== Exercise brief ==
Print the lines beginning with the one that contains "on the floor" and ending with the one that contains "if empty is", exactly, both included, and no other lines.

== Data section ==
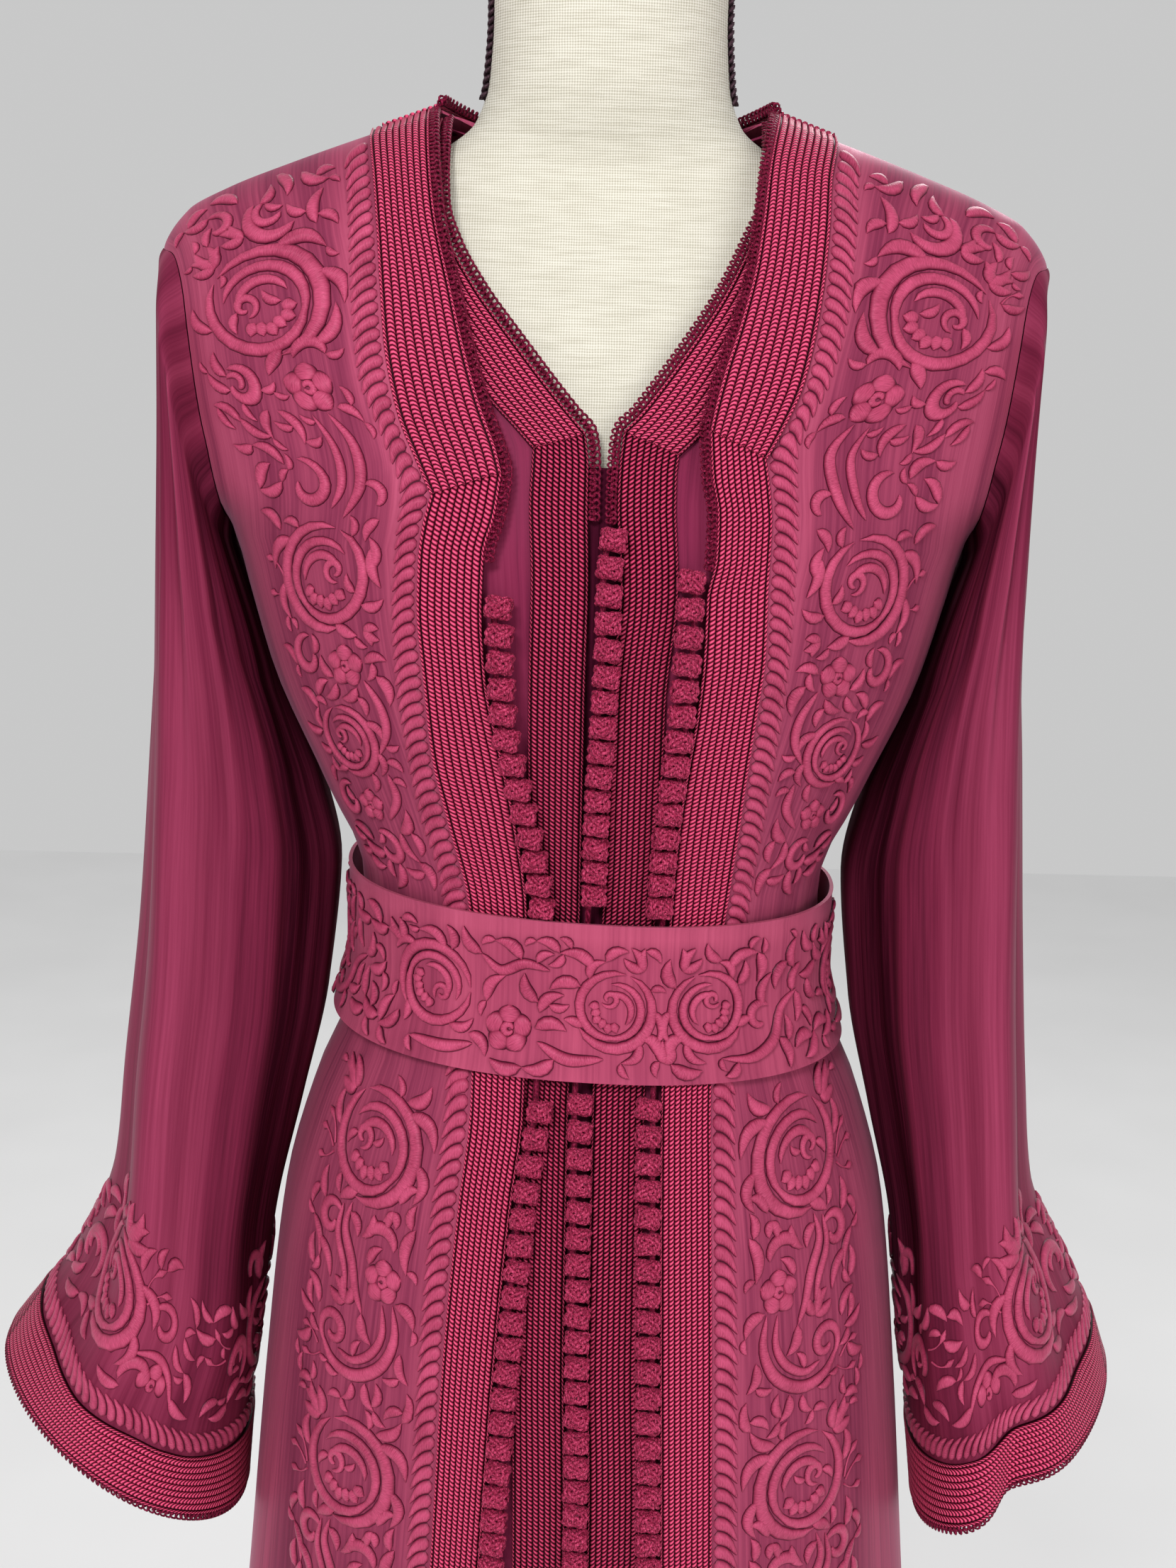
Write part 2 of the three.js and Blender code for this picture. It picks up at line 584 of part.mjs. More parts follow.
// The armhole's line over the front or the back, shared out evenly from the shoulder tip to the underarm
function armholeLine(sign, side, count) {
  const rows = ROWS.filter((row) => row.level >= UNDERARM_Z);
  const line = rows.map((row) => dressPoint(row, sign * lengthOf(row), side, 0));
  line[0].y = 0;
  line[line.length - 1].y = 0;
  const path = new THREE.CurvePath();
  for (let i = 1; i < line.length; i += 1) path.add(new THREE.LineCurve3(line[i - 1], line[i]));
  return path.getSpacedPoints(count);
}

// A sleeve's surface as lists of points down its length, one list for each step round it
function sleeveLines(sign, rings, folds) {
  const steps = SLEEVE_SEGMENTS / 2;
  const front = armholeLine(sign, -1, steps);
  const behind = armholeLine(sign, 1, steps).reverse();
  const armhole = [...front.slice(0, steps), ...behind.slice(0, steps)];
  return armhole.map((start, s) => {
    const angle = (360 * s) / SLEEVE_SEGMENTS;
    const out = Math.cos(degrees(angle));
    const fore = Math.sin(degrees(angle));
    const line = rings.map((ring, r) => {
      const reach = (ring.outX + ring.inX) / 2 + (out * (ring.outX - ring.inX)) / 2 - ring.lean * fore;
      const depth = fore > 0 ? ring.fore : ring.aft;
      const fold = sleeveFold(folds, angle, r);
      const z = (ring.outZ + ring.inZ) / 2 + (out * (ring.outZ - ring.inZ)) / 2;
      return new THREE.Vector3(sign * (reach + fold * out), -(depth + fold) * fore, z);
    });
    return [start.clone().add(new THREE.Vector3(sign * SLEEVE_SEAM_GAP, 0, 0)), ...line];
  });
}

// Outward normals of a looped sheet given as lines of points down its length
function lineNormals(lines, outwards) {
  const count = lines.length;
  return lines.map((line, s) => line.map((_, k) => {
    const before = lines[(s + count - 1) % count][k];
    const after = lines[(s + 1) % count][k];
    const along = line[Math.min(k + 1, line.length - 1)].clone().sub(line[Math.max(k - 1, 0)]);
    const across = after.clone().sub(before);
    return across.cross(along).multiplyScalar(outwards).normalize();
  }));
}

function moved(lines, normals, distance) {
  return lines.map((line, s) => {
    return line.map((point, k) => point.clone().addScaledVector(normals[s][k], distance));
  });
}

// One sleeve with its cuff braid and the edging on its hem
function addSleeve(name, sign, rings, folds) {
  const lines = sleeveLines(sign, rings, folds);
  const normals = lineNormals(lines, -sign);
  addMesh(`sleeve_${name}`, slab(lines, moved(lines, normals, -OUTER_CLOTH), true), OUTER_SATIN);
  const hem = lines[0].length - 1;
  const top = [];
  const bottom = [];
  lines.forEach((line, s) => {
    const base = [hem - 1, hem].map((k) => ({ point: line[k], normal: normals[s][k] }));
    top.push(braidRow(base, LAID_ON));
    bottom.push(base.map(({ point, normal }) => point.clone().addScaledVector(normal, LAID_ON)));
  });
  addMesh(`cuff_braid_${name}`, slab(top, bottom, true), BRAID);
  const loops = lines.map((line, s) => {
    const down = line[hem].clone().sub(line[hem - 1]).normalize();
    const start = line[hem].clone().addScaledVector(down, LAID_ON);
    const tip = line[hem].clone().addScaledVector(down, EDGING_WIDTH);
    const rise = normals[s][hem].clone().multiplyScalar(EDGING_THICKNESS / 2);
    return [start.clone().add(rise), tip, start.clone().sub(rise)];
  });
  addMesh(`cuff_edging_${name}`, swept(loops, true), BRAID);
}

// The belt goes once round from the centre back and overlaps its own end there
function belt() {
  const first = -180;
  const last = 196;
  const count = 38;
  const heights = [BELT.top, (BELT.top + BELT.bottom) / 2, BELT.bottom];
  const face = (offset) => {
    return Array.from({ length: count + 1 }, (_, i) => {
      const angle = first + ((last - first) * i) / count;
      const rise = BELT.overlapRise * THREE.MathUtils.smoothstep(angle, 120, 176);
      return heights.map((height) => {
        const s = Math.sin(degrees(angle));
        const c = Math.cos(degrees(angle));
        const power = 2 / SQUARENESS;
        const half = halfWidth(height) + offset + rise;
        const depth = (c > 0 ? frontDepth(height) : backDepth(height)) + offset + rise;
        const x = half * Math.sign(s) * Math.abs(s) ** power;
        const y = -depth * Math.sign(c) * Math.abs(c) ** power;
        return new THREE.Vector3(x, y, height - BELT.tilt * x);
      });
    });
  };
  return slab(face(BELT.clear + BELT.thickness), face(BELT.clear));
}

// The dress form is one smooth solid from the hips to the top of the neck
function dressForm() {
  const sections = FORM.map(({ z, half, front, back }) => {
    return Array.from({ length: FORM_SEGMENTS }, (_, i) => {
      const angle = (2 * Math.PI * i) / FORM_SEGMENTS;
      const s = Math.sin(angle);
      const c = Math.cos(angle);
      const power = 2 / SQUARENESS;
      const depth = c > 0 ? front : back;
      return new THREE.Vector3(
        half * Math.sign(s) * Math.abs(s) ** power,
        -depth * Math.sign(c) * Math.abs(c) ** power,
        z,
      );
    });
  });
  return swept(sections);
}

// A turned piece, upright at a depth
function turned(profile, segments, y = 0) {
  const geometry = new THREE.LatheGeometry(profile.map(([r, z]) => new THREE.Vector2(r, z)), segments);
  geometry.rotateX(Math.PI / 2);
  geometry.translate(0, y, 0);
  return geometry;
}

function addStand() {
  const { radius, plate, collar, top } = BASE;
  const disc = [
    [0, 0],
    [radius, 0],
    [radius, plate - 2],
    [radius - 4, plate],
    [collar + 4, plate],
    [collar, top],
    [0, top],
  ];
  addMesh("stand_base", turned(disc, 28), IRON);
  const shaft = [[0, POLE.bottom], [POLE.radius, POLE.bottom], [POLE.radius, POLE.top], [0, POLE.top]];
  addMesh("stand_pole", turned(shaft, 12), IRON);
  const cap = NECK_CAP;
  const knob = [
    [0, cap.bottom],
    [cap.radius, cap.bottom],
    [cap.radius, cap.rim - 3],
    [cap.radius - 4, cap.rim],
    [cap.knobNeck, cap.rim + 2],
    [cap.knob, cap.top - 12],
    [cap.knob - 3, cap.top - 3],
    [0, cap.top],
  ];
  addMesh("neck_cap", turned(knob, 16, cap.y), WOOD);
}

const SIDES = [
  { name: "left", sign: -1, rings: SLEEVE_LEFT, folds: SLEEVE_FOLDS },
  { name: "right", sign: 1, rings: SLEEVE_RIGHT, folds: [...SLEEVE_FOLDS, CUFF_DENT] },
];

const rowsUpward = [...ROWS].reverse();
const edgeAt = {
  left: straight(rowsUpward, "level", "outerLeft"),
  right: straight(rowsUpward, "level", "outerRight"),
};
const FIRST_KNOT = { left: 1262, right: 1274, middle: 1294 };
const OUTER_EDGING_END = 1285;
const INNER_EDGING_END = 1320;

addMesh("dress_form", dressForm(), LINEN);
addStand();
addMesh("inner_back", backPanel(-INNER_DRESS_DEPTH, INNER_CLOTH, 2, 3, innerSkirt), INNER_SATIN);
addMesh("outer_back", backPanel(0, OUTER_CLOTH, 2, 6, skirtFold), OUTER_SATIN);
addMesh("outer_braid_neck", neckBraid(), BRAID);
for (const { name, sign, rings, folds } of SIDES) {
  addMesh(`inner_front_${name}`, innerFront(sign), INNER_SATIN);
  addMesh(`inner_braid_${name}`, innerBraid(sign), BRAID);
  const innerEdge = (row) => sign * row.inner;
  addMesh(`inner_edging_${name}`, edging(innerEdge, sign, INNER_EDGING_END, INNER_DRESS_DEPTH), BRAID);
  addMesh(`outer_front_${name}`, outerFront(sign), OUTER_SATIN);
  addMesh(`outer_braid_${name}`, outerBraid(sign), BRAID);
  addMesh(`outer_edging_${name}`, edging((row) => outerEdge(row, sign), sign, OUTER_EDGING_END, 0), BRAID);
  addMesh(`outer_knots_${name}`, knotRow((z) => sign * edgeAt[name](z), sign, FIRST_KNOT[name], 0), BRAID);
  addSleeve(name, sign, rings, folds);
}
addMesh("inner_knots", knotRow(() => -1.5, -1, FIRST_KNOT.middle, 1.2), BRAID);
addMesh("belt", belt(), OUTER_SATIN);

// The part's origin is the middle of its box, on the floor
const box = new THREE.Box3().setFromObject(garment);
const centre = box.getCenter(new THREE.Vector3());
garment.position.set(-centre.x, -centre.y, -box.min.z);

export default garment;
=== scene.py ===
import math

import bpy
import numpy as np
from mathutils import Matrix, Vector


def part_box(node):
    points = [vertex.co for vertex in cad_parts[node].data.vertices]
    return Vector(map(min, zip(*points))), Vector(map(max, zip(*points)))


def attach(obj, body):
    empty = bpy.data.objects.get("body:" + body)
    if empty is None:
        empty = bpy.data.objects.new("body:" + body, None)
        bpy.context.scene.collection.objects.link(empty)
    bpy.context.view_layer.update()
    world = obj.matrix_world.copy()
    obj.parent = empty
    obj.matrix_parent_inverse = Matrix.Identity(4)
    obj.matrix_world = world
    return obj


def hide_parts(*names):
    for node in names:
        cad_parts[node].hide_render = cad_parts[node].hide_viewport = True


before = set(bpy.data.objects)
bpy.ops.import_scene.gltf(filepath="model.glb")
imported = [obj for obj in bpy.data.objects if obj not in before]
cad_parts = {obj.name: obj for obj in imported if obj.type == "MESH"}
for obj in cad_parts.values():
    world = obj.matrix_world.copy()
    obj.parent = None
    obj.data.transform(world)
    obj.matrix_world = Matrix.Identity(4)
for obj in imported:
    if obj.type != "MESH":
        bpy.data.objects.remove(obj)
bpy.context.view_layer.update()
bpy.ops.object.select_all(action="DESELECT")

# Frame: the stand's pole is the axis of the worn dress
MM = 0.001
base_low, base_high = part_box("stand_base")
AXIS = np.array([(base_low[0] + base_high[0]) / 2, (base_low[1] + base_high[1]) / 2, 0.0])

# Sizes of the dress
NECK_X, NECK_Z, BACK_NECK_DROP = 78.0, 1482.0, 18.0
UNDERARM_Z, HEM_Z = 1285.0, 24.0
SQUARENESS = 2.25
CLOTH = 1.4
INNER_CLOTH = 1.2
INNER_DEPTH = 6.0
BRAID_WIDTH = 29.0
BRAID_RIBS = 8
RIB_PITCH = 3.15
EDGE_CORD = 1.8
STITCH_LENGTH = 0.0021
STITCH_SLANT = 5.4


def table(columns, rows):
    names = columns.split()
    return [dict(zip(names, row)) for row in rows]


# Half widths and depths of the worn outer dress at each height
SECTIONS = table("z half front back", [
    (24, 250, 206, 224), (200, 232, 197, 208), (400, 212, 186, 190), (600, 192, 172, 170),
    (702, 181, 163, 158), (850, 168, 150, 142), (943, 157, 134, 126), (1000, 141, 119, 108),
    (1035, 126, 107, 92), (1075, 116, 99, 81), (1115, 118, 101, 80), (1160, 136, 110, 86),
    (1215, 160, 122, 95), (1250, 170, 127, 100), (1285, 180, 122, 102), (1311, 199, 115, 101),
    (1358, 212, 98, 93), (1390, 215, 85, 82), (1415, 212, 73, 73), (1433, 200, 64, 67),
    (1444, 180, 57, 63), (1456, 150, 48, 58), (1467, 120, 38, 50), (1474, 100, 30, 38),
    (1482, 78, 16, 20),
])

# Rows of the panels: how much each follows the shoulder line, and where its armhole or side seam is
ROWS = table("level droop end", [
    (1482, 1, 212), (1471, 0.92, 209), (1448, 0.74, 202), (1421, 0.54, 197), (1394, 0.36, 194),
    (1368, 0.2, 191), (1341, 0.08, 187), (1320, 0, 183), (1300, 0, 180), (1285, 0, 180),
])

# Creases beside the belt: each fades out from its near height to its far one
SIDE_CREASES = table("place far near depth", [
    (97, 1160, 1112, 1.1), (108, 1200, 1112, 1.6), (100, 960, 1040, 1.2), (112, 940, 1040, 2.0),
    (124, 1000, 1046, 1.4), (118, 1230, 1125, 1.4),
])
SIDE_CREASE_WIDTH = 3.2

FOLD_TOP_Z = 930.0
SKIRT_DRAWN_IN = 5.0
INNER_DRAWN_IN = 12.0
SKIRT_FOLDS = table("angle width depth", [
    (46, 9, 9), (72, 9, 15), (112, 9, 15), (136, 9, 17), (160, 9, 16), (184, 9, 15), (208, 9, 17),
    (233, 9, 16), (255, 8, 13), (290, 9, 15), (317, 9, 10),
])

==

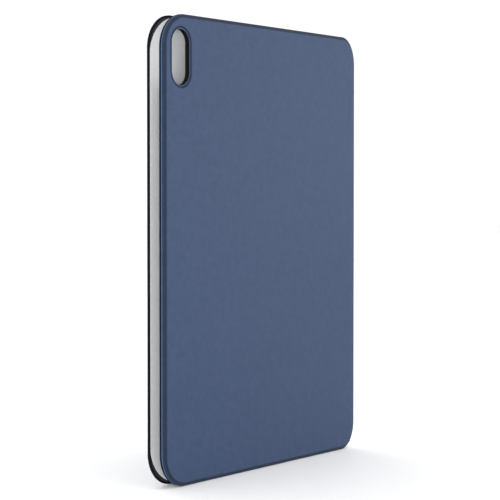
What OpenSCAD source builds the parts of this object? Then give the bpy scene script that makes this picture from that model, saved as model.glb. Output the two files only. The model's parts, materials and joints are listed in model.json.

...

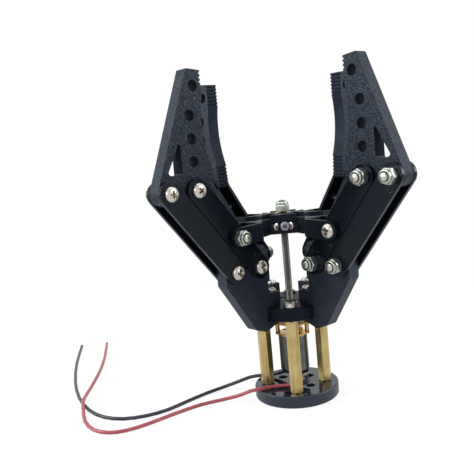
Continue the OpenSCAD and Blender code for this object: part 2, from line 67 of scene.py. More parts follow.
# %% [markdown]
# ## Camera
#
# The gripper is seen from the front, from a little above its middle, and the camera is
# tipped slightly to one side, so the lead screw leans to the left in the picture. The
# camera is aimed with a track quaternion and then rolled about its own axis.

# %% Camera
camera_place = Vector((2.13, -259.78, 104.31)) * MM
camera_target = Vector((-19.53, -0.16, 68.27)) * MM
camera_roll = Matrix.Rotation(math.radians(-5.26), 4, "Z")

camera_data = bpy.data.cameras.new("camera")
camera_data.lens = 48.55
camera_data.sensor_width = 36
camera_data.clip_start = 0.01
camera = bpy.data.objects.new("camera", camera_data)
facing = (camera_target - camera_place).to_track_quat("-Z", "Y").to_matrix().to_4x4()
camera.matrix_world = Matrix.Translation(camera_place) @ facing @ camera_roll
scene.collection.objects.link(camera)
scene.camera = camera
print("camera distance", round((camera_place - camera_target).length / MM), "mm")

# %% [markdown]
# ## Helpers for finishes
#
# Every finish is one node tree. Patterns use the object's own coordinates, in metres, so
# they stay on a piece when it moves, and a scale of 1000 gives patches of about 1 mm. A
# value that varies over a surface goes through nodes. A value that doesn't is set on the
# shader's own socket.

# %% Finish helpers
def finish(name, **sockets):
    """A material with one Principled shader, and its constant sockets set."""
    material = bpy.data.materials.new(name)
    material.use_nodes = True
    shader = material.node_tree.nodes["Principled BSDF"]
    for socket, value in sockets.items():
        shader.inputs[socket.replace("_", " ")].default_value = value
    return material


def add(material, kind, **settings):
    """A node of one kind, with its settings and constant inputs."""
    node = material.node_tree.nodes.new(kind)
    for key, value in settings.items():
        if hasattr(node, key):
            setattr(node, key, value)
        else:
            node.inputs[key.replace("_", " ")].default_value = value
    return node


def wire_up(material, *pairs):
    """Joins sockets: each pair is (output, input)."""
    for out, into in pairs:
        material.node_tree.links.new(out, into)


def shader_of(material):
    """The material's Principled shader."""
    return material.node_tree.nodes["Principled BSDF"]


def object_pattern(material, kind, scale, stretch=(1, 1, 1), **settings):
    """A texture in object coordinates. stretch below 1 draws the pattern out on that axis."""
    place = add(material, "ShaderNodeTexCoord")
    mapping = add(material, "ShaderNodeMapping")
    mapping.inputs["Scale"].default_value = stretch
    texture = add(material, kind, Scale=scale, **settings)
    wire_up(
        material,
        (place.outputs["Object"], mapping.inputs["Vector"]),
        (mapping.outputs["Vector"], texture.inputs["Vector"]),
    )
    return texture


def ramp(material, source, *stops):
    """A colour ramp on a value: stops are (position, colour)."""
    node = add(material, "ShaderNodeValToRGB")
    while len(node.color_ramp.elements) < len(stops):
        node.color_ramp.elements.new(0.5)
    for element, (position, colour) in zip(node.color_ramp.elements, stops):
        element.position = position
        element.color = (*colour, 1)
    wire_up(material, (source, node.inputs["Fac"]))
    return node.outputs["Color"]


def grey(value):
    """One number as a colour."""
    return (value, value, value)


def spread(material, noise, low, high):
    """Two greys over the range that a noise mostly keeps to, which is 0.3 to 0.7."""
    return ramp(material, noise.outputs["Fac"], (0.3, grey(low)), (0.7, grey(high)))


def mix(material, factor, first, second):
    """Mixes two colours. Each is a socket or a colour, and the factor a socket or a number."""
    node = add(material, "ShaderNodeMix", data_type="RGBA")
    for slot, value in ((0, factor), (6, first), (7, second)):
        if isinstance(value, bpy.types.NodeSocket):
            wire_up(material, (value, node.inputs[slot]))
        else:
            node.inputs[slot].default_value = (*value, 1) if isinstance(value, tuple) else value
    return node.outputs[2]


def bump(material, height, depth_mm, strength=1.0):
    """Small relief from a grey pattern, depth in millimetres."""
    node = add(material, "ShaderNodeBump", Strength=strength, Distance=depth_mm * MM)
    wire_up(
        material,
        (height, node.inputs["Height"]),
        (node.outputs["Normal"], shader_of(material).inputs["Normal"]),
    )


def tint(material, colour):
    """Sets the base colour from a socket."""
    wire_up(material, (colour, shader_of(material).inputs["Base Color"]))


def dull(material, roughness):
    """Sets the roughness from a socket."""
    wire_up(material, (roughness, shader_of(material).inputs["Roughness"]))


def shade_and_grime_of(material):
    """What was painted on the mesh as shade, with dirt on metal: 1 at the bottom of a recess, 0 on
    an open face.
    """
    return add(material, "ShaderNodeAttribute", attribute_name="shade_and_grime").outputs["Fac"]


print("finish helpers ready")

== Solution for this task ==
// The part's origin is the middle of its box, on the floor
const box = new THREE.Box3().setFromObject(garment);
const centre = box.getCenter(new THREE.Vector3());
garment.position.set(-centre.x, -centre.y, -box.min.z);

export default garment;
=== scene.py ===
import math

import bpy
import numpy as np
from mathutils import Matrix, Vector


def part_box(node):
    points = [vertex.co for vertex in cad_parts[node].data.vertices]
    return Vector(map(min, zip(*points))), Vector(map(max, zip(*points)))


def attach(obj, body):
    empty = bpy.data.objects.get("body:" + body)
    if empty is None:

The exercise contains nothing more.